If you can afford to, increasing your contributions by 1 percentage point each year — say, from 5 percent of your salary to 6 percent — can make a big difference in the long run, said Brendan Mullooly, a financial planner in Wall Township, N.J.
Steven Brett, president of Marcum Financial Services in New York, offered this additional advice: “Start as early as possible and take advantage of compounding and time. The earlier you do it, the less you have to put away.”
If your employer doesn’t offer a retirement plan, you can open an individual retirement account. Contribution limits to I.R.A.s are also increasing next year, for the first time in five years. For 2019, you can contribute up to $6,000, an increase of $500. People 50 and older can save an extra $1,000, for a total of $7,000.
Here are some questions and answers about retirement savings:
Is it too late to contribute more to my 401(k) for 2018?
Marina Edwards, a senior director of retirement with Willis Towers Watson, suggested that workers ask their human resources department to provide an estimate of what their contributions will be for this year. If they haven’t met this year’s maximum contribution of $18,500, and can afford to put away more money, they may want to consider increasing their payroll contributions.

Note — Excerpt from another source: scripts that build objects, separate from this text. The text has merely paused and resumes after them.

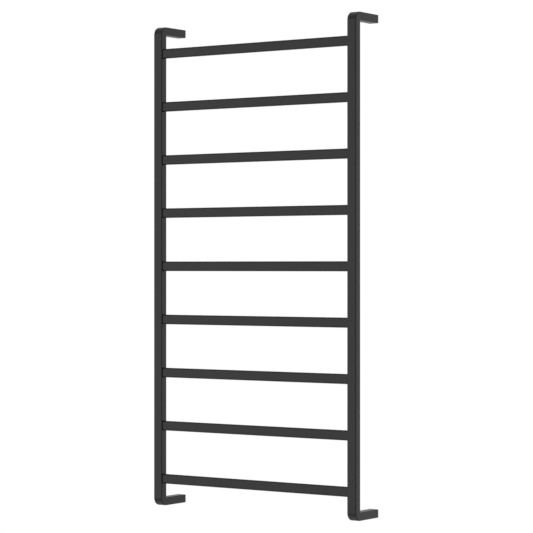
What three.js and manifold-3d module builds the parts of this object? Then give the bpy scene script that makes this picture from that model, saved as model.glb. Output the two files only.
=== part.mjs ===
// Wall-hung electric towel warmer rack.
//
// Two rectangular steel rails turn back to the wall at the top and at the bottom. Nine flat hollow
// bars run between them, each end passing through a slot in the rail's inner wall into a moulded
// collar that holds it there. A block on the wall fills each arm's open end and a grub screw locks
// the arm to it. One heating cable runs through the bars and the rails from end to end.
//
// Millimetres. X runs across the rack, +Z is up, and the wall is the plane Y = 0, with the rack on
// its -Y side. The origin is on the wall, half way up and half way across.

import * as THREE from 'three';
import { mergeVertices } from 'three/addons/utils/BufferGeometryUtils.js';
import Module from 'manifold-3d';

const wasm = await Module();
wasm.setup();

// ---------------------------------------------------------------------------------------------
// Driving dimensions
// ---------------------------------------------------------------------------------------------

// The rack as a whole.
const overallWidth = 600;
const overallHeight = 1200;
const overallDepth = 100;

// The rails: a rectangular tube, bent square at the top and at the bottom.
const railWidth = 25;
const railDepth = 20;
const railWall = 1.5;
const railEdgeRadius = 2;
const bendOuterRadius = 20;
const bendInnerRadius = 1;
const armWallGap = 0.5;

// The bars: a flat tube on edge. They are spaced evenly between the two end margins, and stand
// back from the rails' front faces by the recess.
const barCount = 9;
const barHeight = 24;
const barDepth = 10;
const barWall = 1.2;
const barEdgeRadius = 4;
const barRecess = 3;
const barInsertion = 5;
const endMargin = 68;

// The collars inside the rails that the bars' ends stand in.
const collarThickness = 3;
const collarRim = 3.5;
const collarEdgeRadius = 1.5;

// The blocks on the wall, with a screw hole and a cable way side by side.
const bracketLength = 20;
const bracketEdgeRadius = 1.5;
const bracketSideWall = 1.2;
const wallScrewHole = 5;
const wallScrewHeadHole = 8.6;
const wallScrewHeadDepth = 6;
const cableWay = 8.6;

// The grub screws that lock the arms to the blocks.
const grubDiameter = 4;
const grubLength = 4.5;
const grubRecess = 0.4;
const grubWallDistance = 10;
const grubSocketAcross = 2;
const grubSocketDepth = 2;

// The heating cable and what ends it.
const cableDiameter = 4.5;
const cableWallClearance = 2.25;
const cableTail = 2;
const endSealDiameter = 6.6;
const endSealLength = 14;
const endSealCap = 2;
const cutoutDiameter = 7;
const cutoutLength = 16;
const cutoutNeck = 3;

// The wiring inside the lower right arm.
const leadDiameter = 4;
const leadTurnRadius = 10;
const poleCount = 3;
const polePitch = 5;
const terminalLength = 16;
const terminalHeight = 11;
const terminalEdgeRadius = 1;
const terminalWallDistance = 40;
const wireHole = 2.6;
const terminalScrewDiameter = 2.8;
const terminalScrewLength = 3.5;
const terminalScrewWell = 3.4;
const terminalSlotWidth = 0.6;
const terminalSlotDepth = 0.8;
const earthTabThickness = 0.8;
const earthTabWidth = 6.3;
const earthTabFoot = 8;
const earthTabReach = 6;
const earthTabWallDistance = 26;
const earthLeadDiameter = 2.4;
const grommetBore = 6.2;
const grommetFlangeLip = 0.5;
const grommetFlangeThickness = 1.2;

// Clearances: pieces that fit together keep this gap, and cutters run past the faces they cut.
const fit = 0.3;
const overrun = 2;

// Fineness of the round stretches.
const bendSegments = 12;
const edgeSegments = 3;
const holeSegments = 20;
const cableSides = 8;
const turnSegments = 3;

// ---------------------------------------------------------------------------------------------
// Places worked out from the driving dimensions
// ---------------------------------------------------------------------------------------------

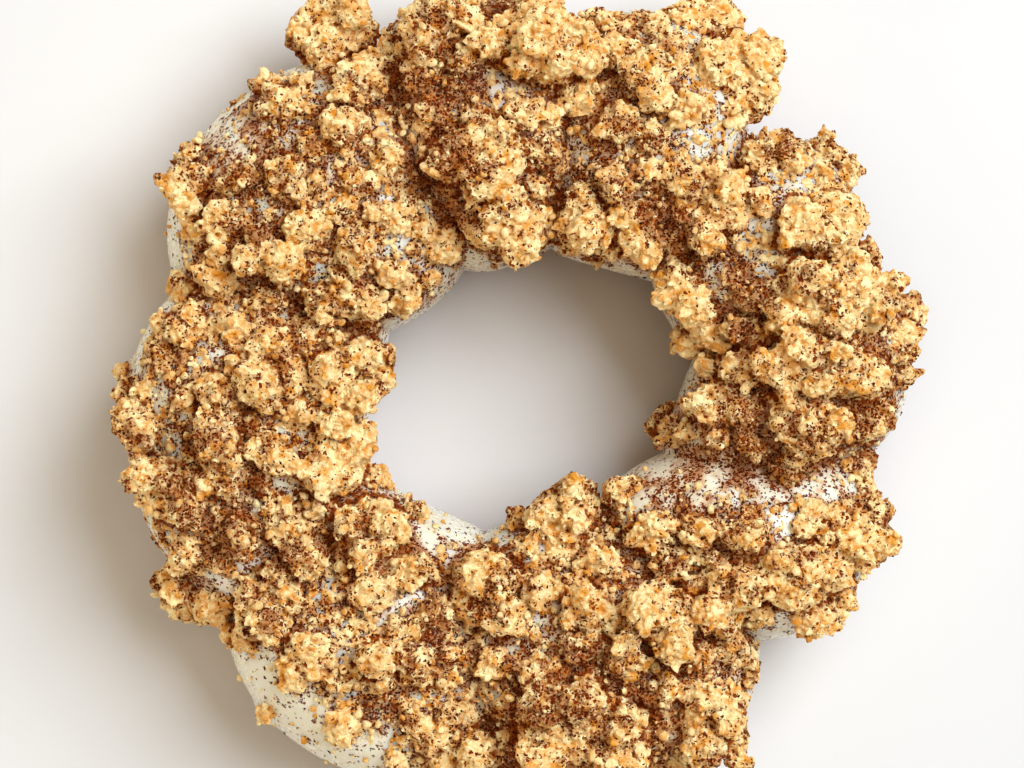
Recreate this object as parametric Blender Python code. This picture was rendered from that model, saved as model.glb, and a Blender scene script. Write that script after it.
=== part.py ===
"""A ring doughnut of nine fused lobes of fried dough, iced over its upper half and heaped
with baked butter crumble.

Units are metres, and +Z is up. The doughnut lies at z = 0 on the flats that frying
leaves under its lobes, and its box is centred on the Z axis. A bearing is an angle
round the ring, in degrees from +X towards +Y.
"""

import math
import random

import bmesh
import bpy
from mathutils import Matrix, Vector, noise
from mathutils.bvhtree import BVHTree

MM = 0.001

# The hole: an oval, measured from dough to dough
HOLE_HALF_LENGTH = 20.0 * MM
HOLE_HALF_WIDTH = 15.4 * MM
HOLE_BEARING = 27.0
HOLE_CENTRE = (0.5 * MM, 0.6 * MM)

# The lobes, in order round the ring. Each row is a lobe's first notch and its crown:
# bearing of the notch, how far the notch leans across the ring (degrees), radius at
# the notch (mm), radius at the crown (mm), height of the crown (mm).
LOBES = (
    (-16.0, 11.0, 39.4, 44.4, 24.0),
    (18.0, 11.0, 41.4, 44.6, 24.5),
    (45.0, 8.0, 39.2, 46.4, 25.0),
    (80.0, 4.0, 42.4, 46.8, 24.5),
    (114.0, 0.0, 41.2, 46.6, 24.5),
    (158.0, 9.0, 40.8, 45.0, 24.0),
    (212.0, 10.0, 41.6, 47.0, 23.5),
    (260.0, 10.0, 42.2, 46.6, 24.0),
    (309.0, 11.0, 38.6, 43.8, 23.5),
)
DOUGH_SECTIONS = 7             # cuts across each lobe
DOUGH_POINTS = 14              # points round each cut

EQUATOR = 11.0 * MM            # height where the ring is widest
NOTCH_POWER = 2.4              # how late along a lobe its notch begins
INNER_NOTCH = 1.5 * MM         # the notches' depth on the side of the hole
TOP_NOTCH = 4.0 * MM           # and on the top
FOOT_SINK = 1.2 * MM           # how far the round underside is flattened
FOOT_NOTCH = 3.4 * MM          # how far a notch lifts the underside
SQUARENESS = 2.3               # a section's superellipse: 2 is an ellipse

# The icing, and the gap that keeps it off the dough
GAP = 0.3 * MM
ICING = 1.1 * MM
ICING_SECTIONS = 7             # cuts across each lobe
ICING_POINTS = 11              # points over the icing, from rim to rim
OUTER_RIM = 8.4 * MM           # heights of its two rims
INNER_RIM = 9.2 * MM
RIM_WAVE = 1.2 * MM            # how far the rims wander up and down
RIM_WAVES = ((5, 1.0), (11, 0.6))  # waves round the ring, and the share of each
OUTER_RIM_START = 0.4          # where round the ring each rim's waves start (radians)
INNER_RIM_START = 2.0
BARE_BEARING = 40.0            # where the outer rim stops short, and dough shows
BARE_SPREAD = 5.0              # over how many degrees
BARE_LIFT = 8.5 * MM           # and how much higher it is there

# Drips that stand out of the icing's outer flank: bearing (degrees), radius (mm)
DRIPS = (
    (176.6, 45.9),
    (231.4, 46.6),
)
DRIP_LENGTH = 4.4 * MM
DRIP_WIDTH = 2.8 * MM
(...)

Is it better to contribute to my 401(k), or to a health savings account?
Contribute to both if you are eligible, Ms. Edwards said. H.S.A.s are special savings accounts available to people with certain high-deductible health insurance plans. Their “triple tax” benefit makes them an excellent way to save, she said. Money goes in tax free, grows tax free and is withdrawn tax free, when the money is spent on eligible health and medical expenses.

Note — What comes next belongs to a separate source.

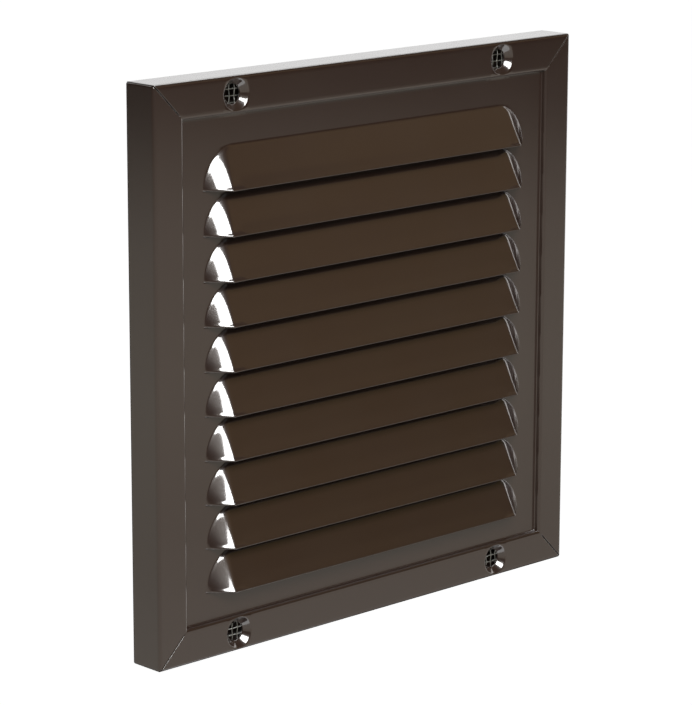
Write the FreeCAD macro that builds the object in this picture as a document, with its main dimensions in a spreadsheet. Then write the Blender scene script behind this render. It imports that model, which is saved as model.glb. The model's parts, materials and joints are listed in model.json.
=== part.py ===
import FreeCAD, Part
import math
import os
import Sketcher

# Ventilation grille: one folded and pressed sheet with ten louvres, and a fly mesh behind it.
# Millimetres. X runs to the right and Z up. The wall is the plane Y = 0 and the front faces -Y.
# The origin is the centre of the wall plane.

# Driving sizes: alias, value in millimetres (or a count), meaning
SIZES = [
    ("width", 150.0, "outside width"),
    ("height", 150.0, "outside height"),
    ("depth", 10.9, "wall plane to the face of the border"),
    ("border", 9.6, "width of the raised border"),
    ("recess", 1.5, "how far the louvred panel lies behind the border"),
    ("thickness", 0.6, "painted sheet"),
    ("bend_inside", 0.3, "inside radius of each fold"),
    ("return_width", 10.0, "inward fold along the wall plane"),
    ("corner_round", 0.5, "rounding of the four outside corners"),
    ("seam_gap", 0.2, "gap of the mitred corner seams"),
    ("louvre_pitch", 11.6, "from one louvre to the next"),
    ("louvre_rise", 11.2, "slit to upper bend, also the radius of the rounded ends"),
    ("louvre_end_margin", 7.3, "inner edge of the border to the end of a slit"),
    ("louvre_margin", 7.5, "least flat strip above and below the louvres"),
    ("louvre_out", 5.0, "how far a lip stands out from the panel"),
    ("end_slope", 5.8, "how far a louvre's end leans in over its full height"),
    ("crease_inside", 0.5, "inside radius between blade and rounded end"),
    ("hole_radius", 2.65, "screw hole"),
    ("hole_spacing", 96.0, "screw holes, left to right"),
    ("dimple_radius", 4.2, "rim of the pressed countersink"),
    ("dimple_depth", 1.5, "depth of the pressed countersink"),
    ("mesh_margin", 0.4, "mesh edge to the side walls"),
    ("mesh_wire", 0.3, "wire of the fly mesh"),
    ("mesh_rib", 1.0, "solid rib between two mesh gaps"),
    ("mesh_count_across", 10, "gaps in a row of the mesh"),
    ("mesh_count_up", 10, "rows of gaps in the mesh"),
]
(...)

Many people confuse H.S.A.s with flexible health spending accounts, which are geared toward short-term health needs, Ms. Edwards said. You can use the money in an H.S.A. for current health needs if you must, but letting it grow long term is smart, she said, since most people will have health needs in retirement.
Ms. Edwards suggests a three-step approach: Contribute to your 401(k) up to the company match. Then fund your H.S.A., to the maximum if possible. (For 2018, individuals can contribute up to $3,450; the total rises to $3,500 in 2019. The limit for catch-up contributions by those 55 and older remains $1,000.)